Bringing Halo and Gears to PSN is not going to rejuvenate anything. Both those franchises have been run into the ground and being made by people who dislike the original games.
Halo Infinite for example is all about selling microtransaction in a F2P multiplayer mode, being made by a studio that needed 12 months to add a slayer mode playlsit, and still can't figure out what made the original weapon sandbox fun.
 
As @DocAwe mentioned, Microsoft allowing Windows to be installed on an Xbox and used for general purpose computing would be yet another watershed moment in the inexorable unification of consoles and PCs.
Horrible idea. Operating systems change over time with compatibility and usability. There are many PC games and software out there that cannot run (natively) on Windows 7/10/11 for whatever reason. What if the console OS conflicts with the Windows OS and vice versa? Consoles weren't meant to replicate personal computers.
 
Bringing Halo and Gears to PSN is not going to rejuvenate anything. Both those franchises have been run into the ground and being made by people who dislike the original games.
Halo Infinite for example is all about selling microtransaction in a F2P multiplayer mode, being made by a studio that needed 12 months to add a slayer mode playlsit, and still can't figure out what made the original weapon sandbox fun.
I was thinking more of master chief collection myself
 
What if the console OS conflicts with the Windows OS and vice versa?
Xbox's system software is quite literally a fork of Windows. Like, why bother developing a whole different OS from the ground up when you can just fence off anything it doesn't need to run games and UWP apps?

Operating systems change over time with compatibility and usability.
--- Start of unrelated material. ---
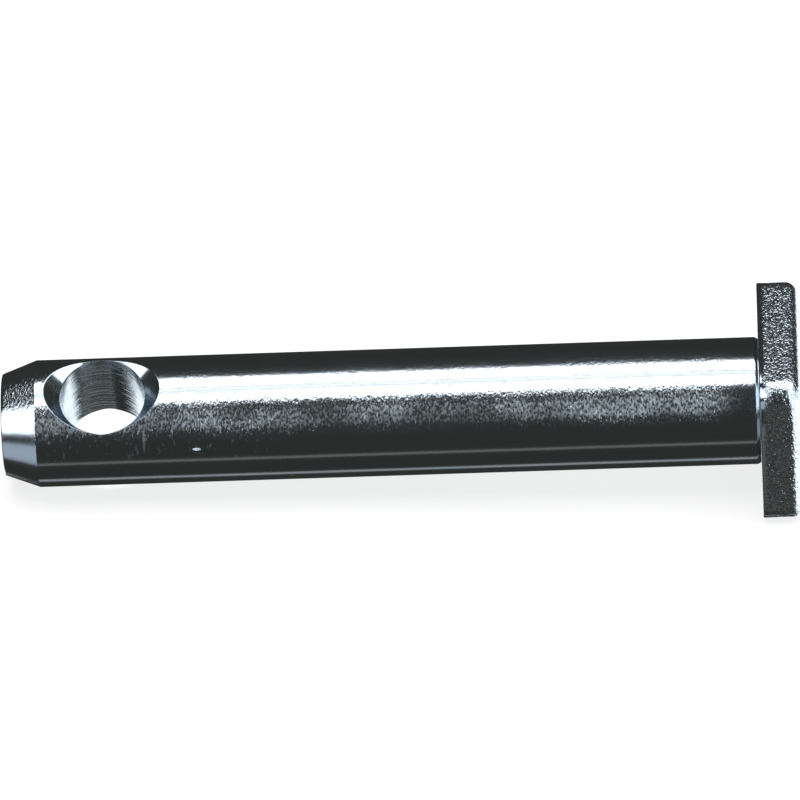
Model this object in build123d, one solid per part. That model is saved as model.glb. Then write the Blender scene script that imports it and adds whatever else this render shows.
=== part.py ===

There are many PC games and software out there that cannot run (natively) on Windows 7/10/11 for whatever reason.
Operating systems used to come boxed, so what you had was what you had. PC games that don't run out-of-the-box are a result of PC always being an open platform, so nobody had a set of standards to ensure that your game would run on everything. Consoles used to be super appealing because a Super Nintendo you bought in 1991 would be able to play every game ever made that had the Super Nintendo branding, but an expensive PC bought in 1991 wouldn't be able to play anything released in 1996, due to the rapid progression of technology.

That has since slowed down, considerably, and now a decade-old midrange GPU can still run modern games on lower settings.
 
Operating systems used to come boxed, so what you had was what you had. PC games that don't run out-of-the-box are a result of PC always being an open platform, so nobody had a set of standards to ensure that your game would run on everything.
So why bring an "open platform" to a closed ecosystem? What if I wanted to play a 00s era game that does not work well with the modern Xbox/Windows OS? Wouldn't that be the developer/console's responsibility to maintain compatibility? I'm sorry I'm not understanding. I'm not a PC gamer.
 
So why bring an "open platform" to a closed ecosystem? What if I wanted to play a 00s era game that does not work well with the modern Xbox/Windows OS? Wouldn't that be the developer/console's responsibility to maintain compatibility? I'm sorry I'm not understanding. I'm not a PC gamer.
It wouldn't be their responsibility any more than it's Microsoft's responsibility to maintain Windows compatibility with old software now - decades of stability and legacy support provides tremendous value to the platform, but there's never a contractual guarantee that anything will work.

I think the real reason they don't do it is, similar to Sony with Linux on Playstation 3, it creates an enormous potential attack surface for hacking and game piracy.
 
Article about Forza devs complaining about crunch on development time:
Adrian Campos was employed by Forza developer Turn 10 Studios as a Senior Environment Artist on a contract basis from June 2022 to October 2023. Campos was tasked with building the terrain and scenery surrounding the circuits, "essentially everything not on the track," in his words. His tenure began with work on Mugello and Spa-Francorchamps, but just a month and a half in, he learned that the other environment artist on the team who was showing him the ropes had to leave because their contract was ending. This, unfortunately, would become a theme of Campos' employment.
In time, Campos says Microsoft hired three additional artists to assist him. His description of "crunch" to meet Turn 10's target of 20 environments on launch day, particularly during the period when he was working solo, is regrettably all too common in the realm of triple-A game development. But the key here is what Campos describes as the "18/6 Rule." Basically, the developers that Microsoft would hire on a contract basis—that is to say, for a fixed term without healthcare or benefits—could only work for a maximum of 18 months before being required to take six off.
Putting aside the obvious concern that this is generally a poor and offensive way to treat people and their livelihoods, particularly for the world's richest corporation, the policy's effect may also be observed in the quality of Microsoft's releases as of late. The existence of the 18/6 Rule isn't news—Bloomberg's Jason Schreier reported on it way back in 2020. Halo Infinite, Xbox's big first-person shooter tentpole for 2021, also suffered through serious problems in its first year. Not unlike Forza Motorsport, it was also known to rely on a lot of contract work. There have been reports of "steady attrition" at Halo developer 343 Industries, as the team consistently turned over contract hires and therefore couldn't build institutionalized knowledge, which took a predictable toll on a once proud franchise. Now, the same appears to be happening to Forza Motorsport.
As for Campos, he stuck through his contract, hoping to transition it into full-time employment as many people in his situation do. "Fast forward to around June of 2023, I received an email from the contractor company that really stun-locked me. It said 'hey, your contract is almost up.'" Campos thought he was contracted for 18 months rather than a year, and all Microsoft was willing to do for him was extend his term by a few more months.
They started hiring people this late on development, the auto-pilot policy is working wonders.